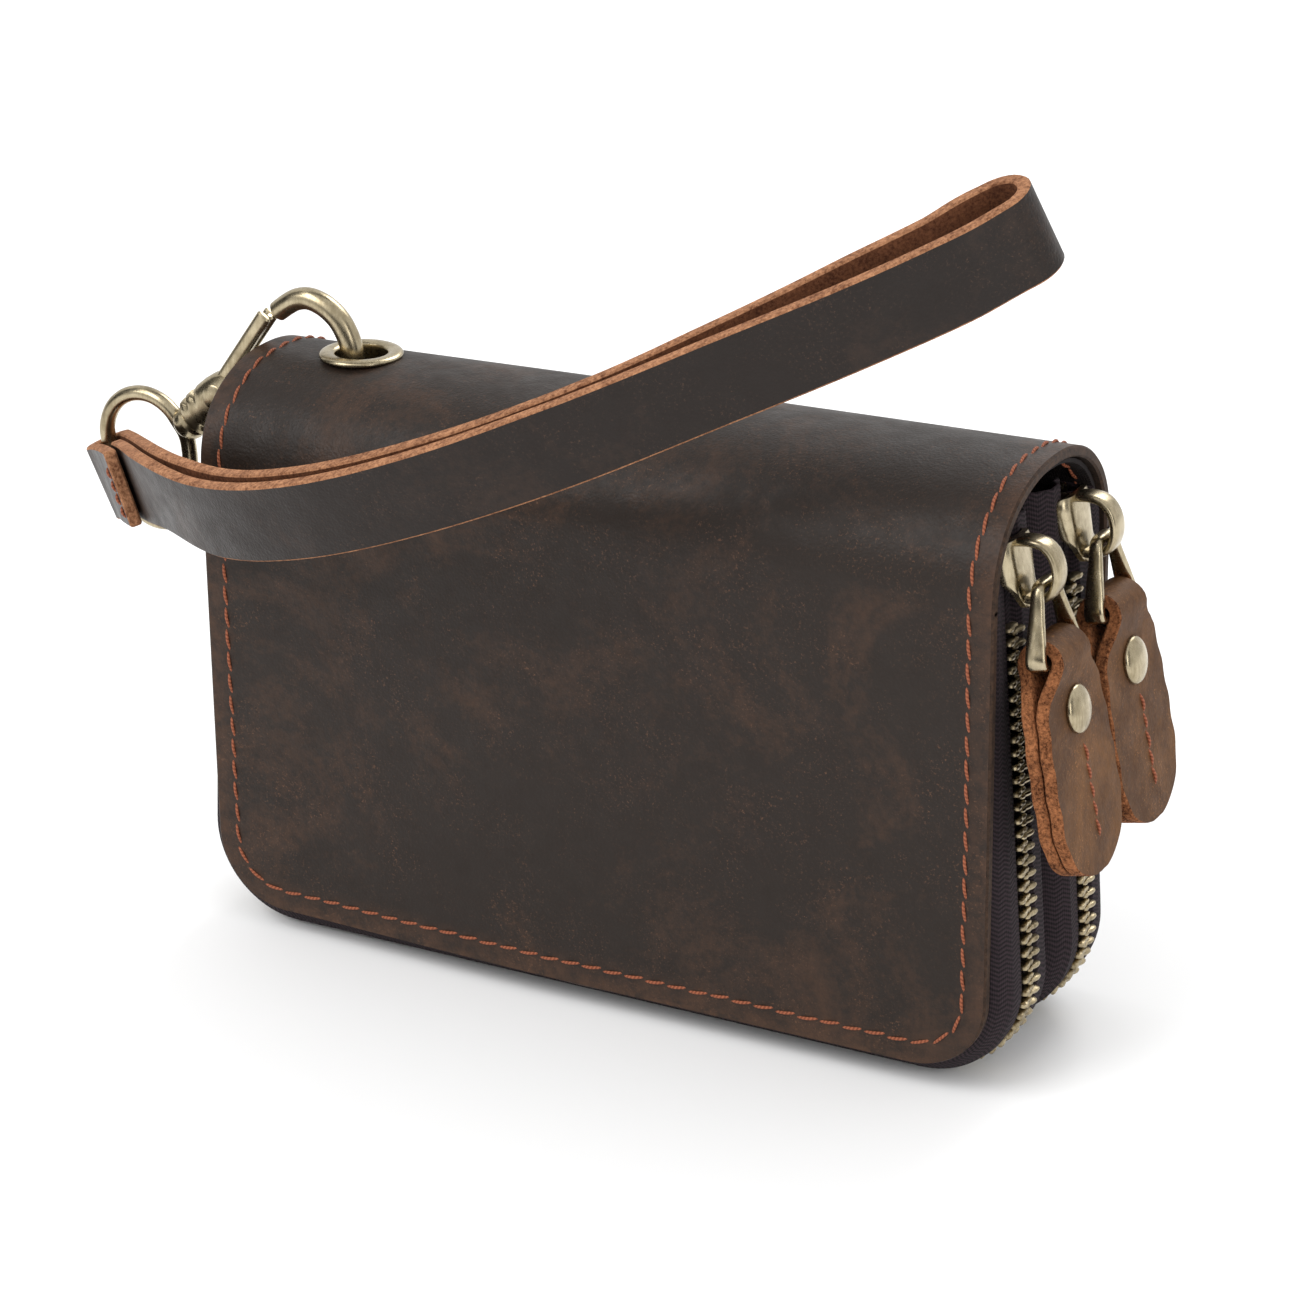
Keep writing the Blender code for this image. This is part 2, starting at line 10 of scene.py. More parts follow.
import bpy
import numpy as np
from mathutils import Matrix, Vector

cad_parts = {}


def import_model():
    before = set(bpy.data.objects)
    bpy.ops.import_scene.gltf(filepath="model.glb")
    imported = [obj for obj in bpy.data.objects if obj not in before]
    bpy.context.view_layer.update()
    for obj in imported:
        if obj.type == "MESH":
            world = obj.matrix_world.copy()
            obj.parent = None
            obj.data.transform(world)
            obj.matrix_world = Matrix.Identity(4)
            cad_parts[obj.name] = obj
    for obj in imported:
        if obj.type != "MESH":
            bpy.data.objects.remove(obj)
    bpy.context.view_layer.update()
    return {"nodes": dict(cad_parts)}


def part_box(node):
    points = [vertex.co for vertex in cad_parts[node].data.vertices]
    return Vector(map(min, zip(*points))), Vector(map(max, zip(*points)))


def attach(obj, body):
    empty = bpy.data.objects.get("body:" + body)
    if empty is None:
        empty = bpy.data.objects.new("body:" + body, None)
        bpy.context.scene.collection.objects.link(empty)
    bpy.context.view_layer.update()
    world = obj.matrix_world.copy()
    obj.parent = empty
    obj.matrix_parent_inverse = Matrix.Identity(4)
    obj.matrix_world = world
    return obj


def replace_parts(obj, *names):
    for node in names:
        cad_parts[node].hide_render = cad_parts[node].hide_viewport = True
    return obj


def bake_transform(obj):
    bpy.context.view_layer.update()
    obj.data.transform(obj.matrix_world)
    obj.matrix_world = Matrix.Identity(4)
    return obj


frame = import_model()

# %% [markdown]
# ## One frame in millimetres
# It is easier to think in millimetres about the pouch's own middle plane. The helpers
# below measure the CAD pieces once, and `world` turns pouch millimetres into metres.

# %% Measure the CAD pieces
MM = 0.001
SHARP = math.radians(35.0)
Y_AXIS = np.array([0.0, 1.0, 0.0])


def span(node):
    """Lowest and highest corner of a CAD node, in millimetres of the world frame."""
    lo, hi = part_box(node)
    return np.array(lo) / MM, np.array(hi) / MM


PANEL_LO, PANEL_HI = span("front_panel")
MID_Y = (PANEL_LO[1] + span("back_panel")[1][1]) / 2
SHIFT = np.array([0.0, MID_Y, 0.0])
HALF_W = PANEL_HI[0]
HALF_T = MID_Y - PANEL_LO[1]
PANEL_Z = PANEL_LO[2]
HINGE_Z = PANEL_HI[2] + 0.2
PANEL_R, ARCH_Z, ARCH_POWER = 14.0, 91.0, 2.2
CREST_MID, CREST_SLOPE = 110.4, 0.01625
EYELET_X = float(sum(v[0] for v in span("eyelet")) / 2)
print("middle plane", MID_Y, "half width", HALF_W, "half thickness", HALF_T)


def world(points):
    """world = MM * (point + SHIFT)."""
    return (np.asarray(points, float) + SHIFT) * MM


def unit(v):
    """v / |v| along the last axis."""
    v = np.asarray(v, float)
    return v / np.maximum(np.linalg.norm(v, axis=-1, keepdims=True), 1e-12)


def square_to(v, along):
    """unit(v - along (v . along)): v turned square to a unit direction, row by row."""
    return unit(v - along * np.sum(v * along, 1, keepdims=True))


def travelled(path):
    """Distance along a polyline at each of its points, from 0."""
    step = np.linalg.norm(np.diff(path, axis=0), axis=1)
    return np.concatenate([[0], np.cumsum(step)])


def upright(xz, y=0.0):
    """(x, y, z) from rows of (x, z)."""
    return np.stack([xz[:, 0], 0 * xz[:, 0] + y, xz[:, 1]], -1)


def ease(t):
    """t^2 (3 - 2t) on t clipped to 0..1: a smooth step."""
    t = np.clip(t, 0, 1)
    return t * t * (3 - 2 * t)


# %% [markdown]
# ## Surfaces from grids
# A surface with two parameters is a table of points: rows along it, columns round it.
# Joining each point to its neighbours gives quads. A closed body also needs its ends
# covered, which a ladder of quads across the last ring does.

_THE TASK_
Restate the data above word for word, please.

_RESULT FOR THIS TASK_
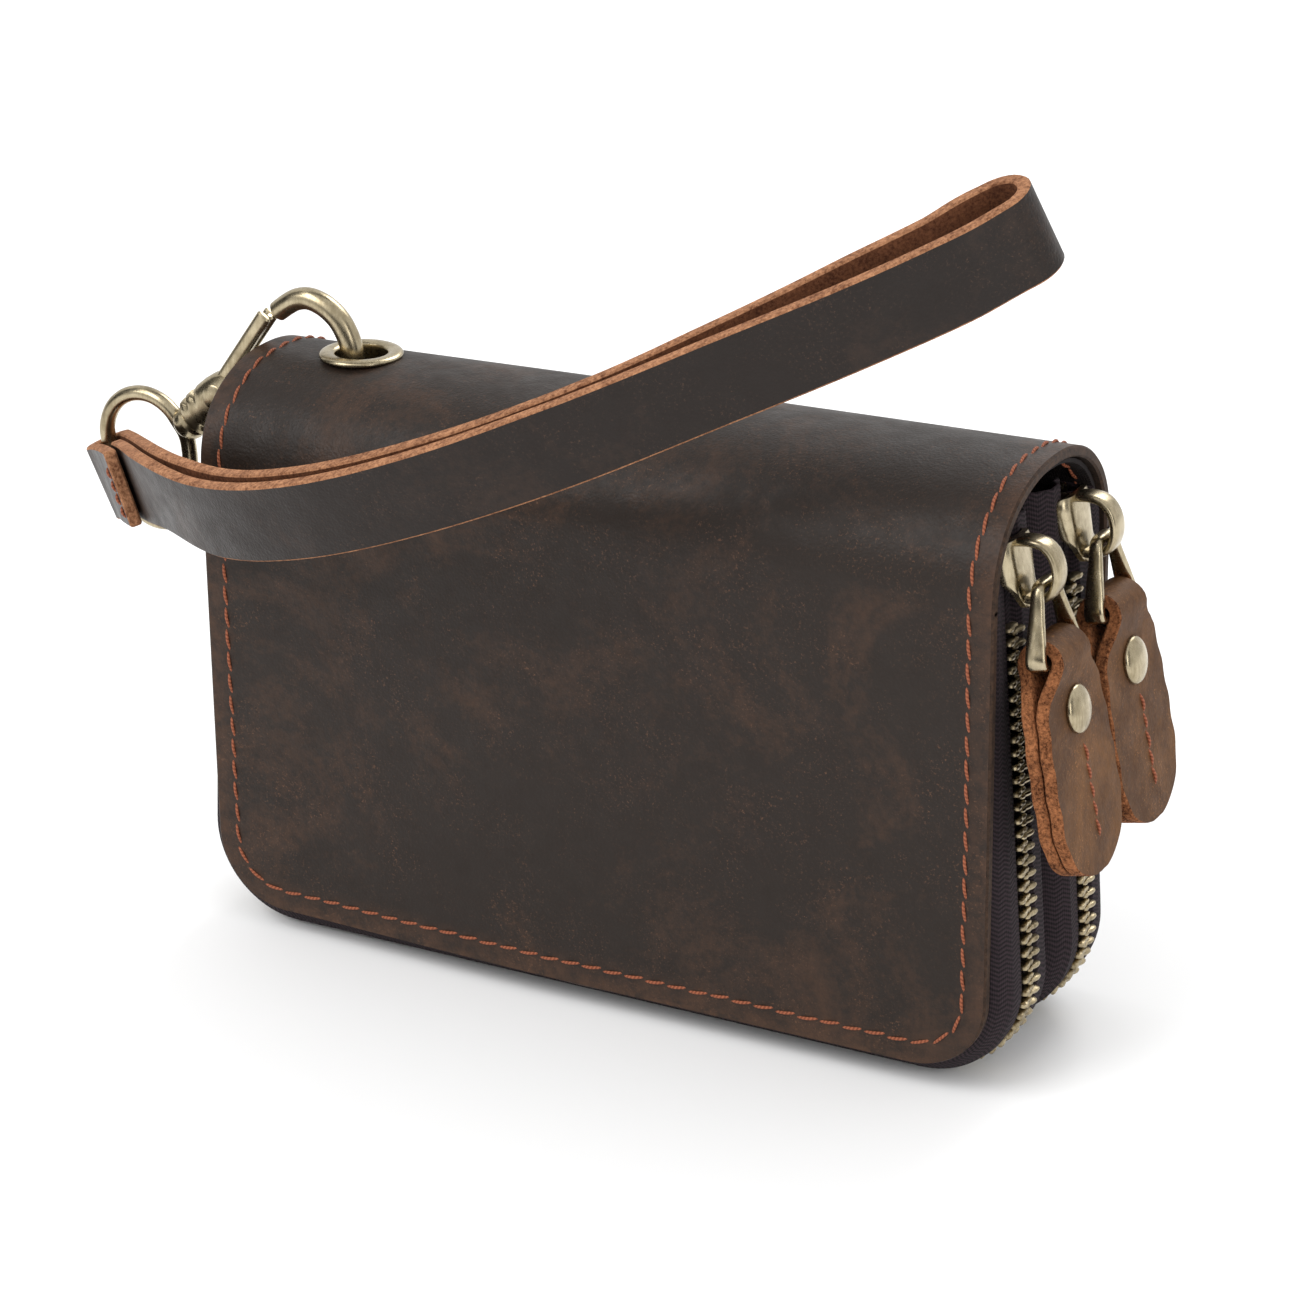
Keep writing the Blender code for this image. This is part 2, starting at line 10 of scene.py. More parts follow.
import bpy
import numpy as np
from mathutils import Matrix, Vector

cad_parts = {}


def import_model():
    before = set(bpy.data.objects)
    bpy.ops.import_scene.gltf(filepath="model.glb")
    imported = [obj for obj in bpy.data.objects if obj not in before]
    bpy.context.view_layer.update()
    for obj in imported:
        if obj.type == "MESH":
            world = obj.matrix_world.copy()
            obj.parent = None
            obj.data.transform(world)
            obj.matrix_world = Matrix.Identity(4)
            cad_parts[obj.name] = obj
    for obj in imported:
        if obj.type != "MESH":
            bpy.data.objects.remove(obj)
    bpy.context.view_layer.update()
    return {"nodes": dict(cad_parts)}


def part_box(node):
    points = [vertex.co for vertex in cad_parts[node].data.vertices]
    return Vector(map(min, zip(*points))), Vector(map(max, zip(*points)))


def attach(obj, body):
    empty = bpy.data.objects.get("body:" + body)
    if empty is None:
        empty = bpy.data.objects.new("body:" + body, None)
        bpy.context.scene.collection.objects.link(empty)
    bpy.context.view_layer.update()
    world = obj.matrix_world.copy()
    obj.parent = empty
    obj.matrix_parent_inverse = Matrix.Identity(4)
    obj.matrix_world = world
    return obj


def replace_parts(obj, *names):
    for node in names:
        cad_parts[node].hide_render = cad_parts[node].hide_viewport = True
    return obj


def bake_transform(obj):
    bpy.context.view_layer.update()
    obj.data.transform(obj.matrix_world)
    obj.matrix_world = Matrix.Identity(4)
    return obj


frame = import_model()

# %% [markdown]
# ## One frame in millimetres
# It is easier to think in millimetres about the pouch's own middle plane. The helpers
# below measure the CAD pieces once, and `world` turns pouch millimetres into metres.

# %% Measure the CAD pieces
MM = 0.001
SHARP = math.radians(35.0)
Y_AXIS = np.array([0.0, 1.0, 0.0])


def span(node):
    """Lowest and highest corner of a CAD node, in millimetres of the world frame."""
    lo, hi = part_box(node)
    return np.array(lo) / MM, np.array(hi) / MM


PANEL_LO, PANEL_HI = span("front_panel")
MID_Y = (PANEL_LO[1] + span("back_panel")[1][1]) / 2
SHIFT = np.array([0.0, MID_Y, 0.0])
HALF_W = PANEL_HI[0]
HALF_T = MID_Y - PANEL_LO[1]
PANEL_Z = PANEL_LO[2]
HINGE_Z = PANEL_HI[2] + 0.2
PANEL_R, ARCH_Z, ARCH_POWER = 14.0, 91.0, 2.2
CREST_MID, CREST_SLOPE = 110.4, 0.01625
EYELET_X = float(sum(v[0] for v in span("eyelet")) / 2)
print("middle plane", MID_Y, "half width", HALF_W, "half thickness", HALF_T)


def world(points):
    """world = MM * (point + SHIFT)."""
    return (np.asarray(points, float) + SHIFT) * MM


def unit(v):
    """v / |v| along the last axis."""
    v = np.asarray(v, float)
    return v / np.maximum(np.linalg.norm(v, axis=-1, keepdims=True), 1e-12)


def square_to(v, along):
    """unit(v - along (v . along)): v turned square to a unit direction, row by row."""
    return unit(v - along * np.sum(v * along, 1, keepdims=True))


def travelled(path):
    """Distance along a polyline at each of its points, from 0."""
    step = np.linalg.norm(np.diff(path, axis=0), axis=1)
    return np.concatenate([[0], np.cumsum(step)])


def upright(xz, y=0.0):
    """(x, y, z) from rows of (x, z)."""
    return np.stack([xz[:, 0], 0 * xz[:, 0] + y, xz[:, 1]], -1)


def ease(t):
    """t^2 (3 - 2t) on t clipped to 0..1: a smooth step."""
    t = np.clip(t, 0, 1)
    return t * t * (3 - 2 * t)


# %% [markdown]
# ## Surfaces from grids
# A surface with two parameters is a table of points: rows along it, columns round it.
# Joining each point to its neighbours gives quads. A closed body also needs its ends
# covered, which a ladder of quads across the last ring does.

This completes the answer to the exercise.